Cities don't impoverish people; rather, as Edward Glaeser puts it, cities "attract the poor" because they generate economic opportunity.
That makes sense when describing the emptying of the rural hinterlands. But how would one model an escape from the Big Apple? The New York Times looks at the black exodus:
Ms. Brown, who spent 35 years investigating welfare fraud for New York State, may have seemed the embodiment of the black American dream in New York City.In the 1950s, her parents moved to Harlem, and then to Queens, from Atlanta. Her grandmother was a maid; her grandfather was a brick mason. One generation later, her parents were prospering. Her father became a senior tax official for the state; her mother was an executive assistant to the state corrections commissioner.But Ms. Brown says New York is now less inviting. She plans to join her 26-year-old son, Rashid, who moved to Atlanta from Queens last year after he graduated with a degree in criminology but could not find a job in New York.In Atlanta, he became a deputy sheriff within weeks. She is hoping to open a restaurant.“In the South, I can buy a big house with a garden compared with the shoe box my retirement savings will buy me in New York,” she said.
Less-than-New York City now looks like much more, a big fish in a small (less expensive) pond. Opportunity as a destination is recast. That's how I would define the Rust Belt value proposition, particularly for Rust Belt Refugees. There's no place like home, where the ceiling of success is so much higher. Your trip up the ladder is so much faster.

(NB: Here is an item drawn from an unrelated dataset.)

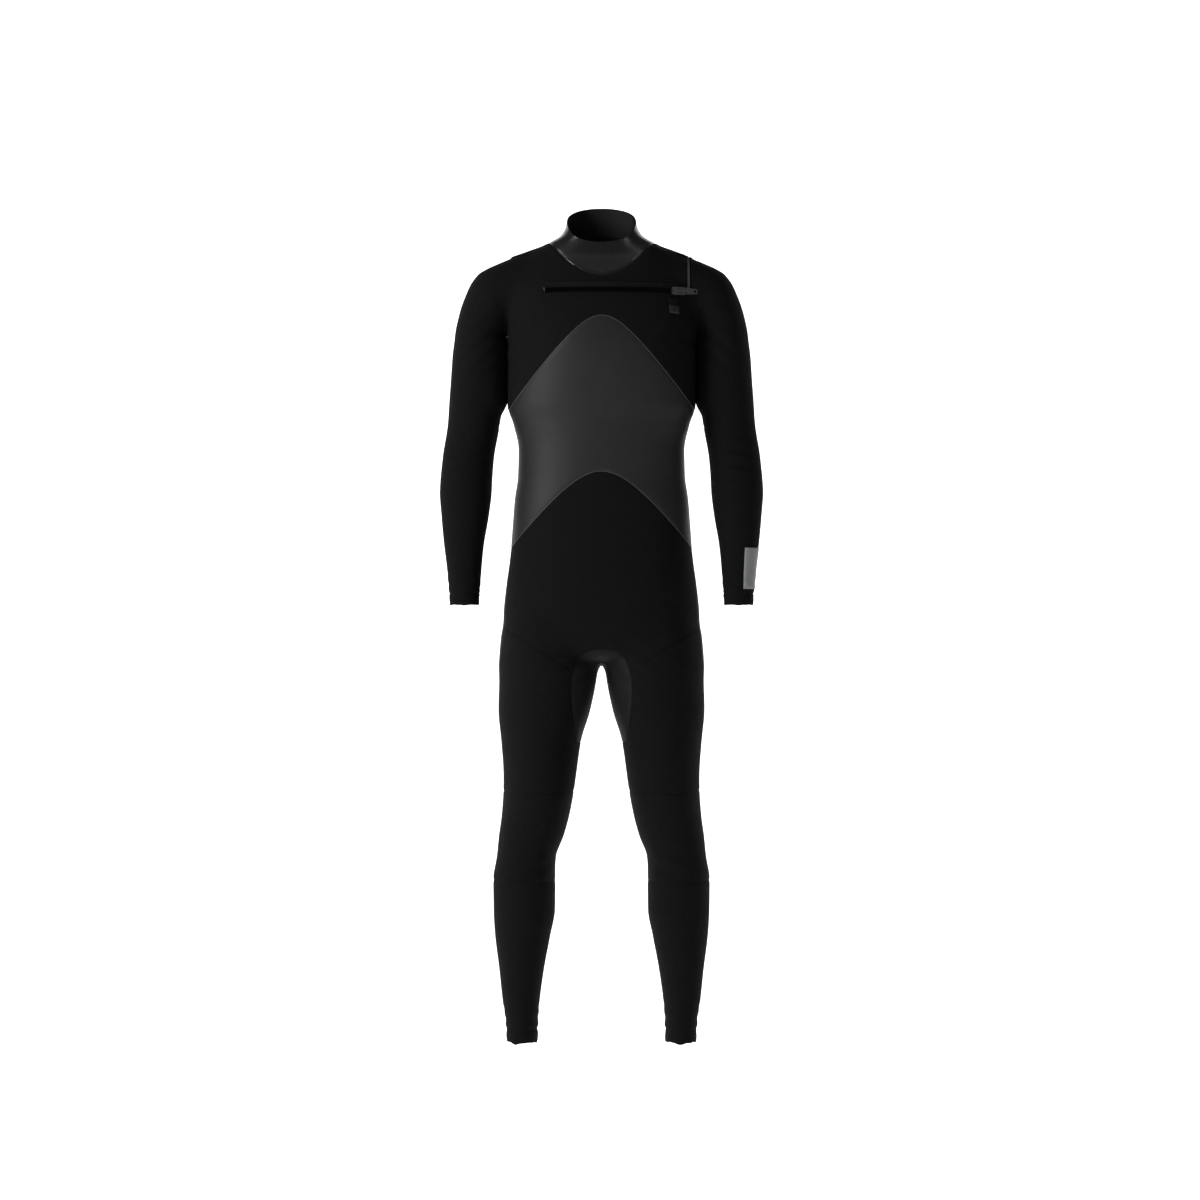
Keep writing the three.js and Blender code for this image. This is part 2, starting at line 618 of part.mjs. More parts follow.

Migrants to Big City end up with the same realization as Odysseus. You travel a long way to end up in the same place. Which isn't to say that the journey wasn't worth it.
Secondary migration, which includes return, is less discussed because it is more difficult to track. I expect the trend of heading "home" to deepen if only for the reason we will be more aware of it. Talent is looking for big city advantages without all the costs.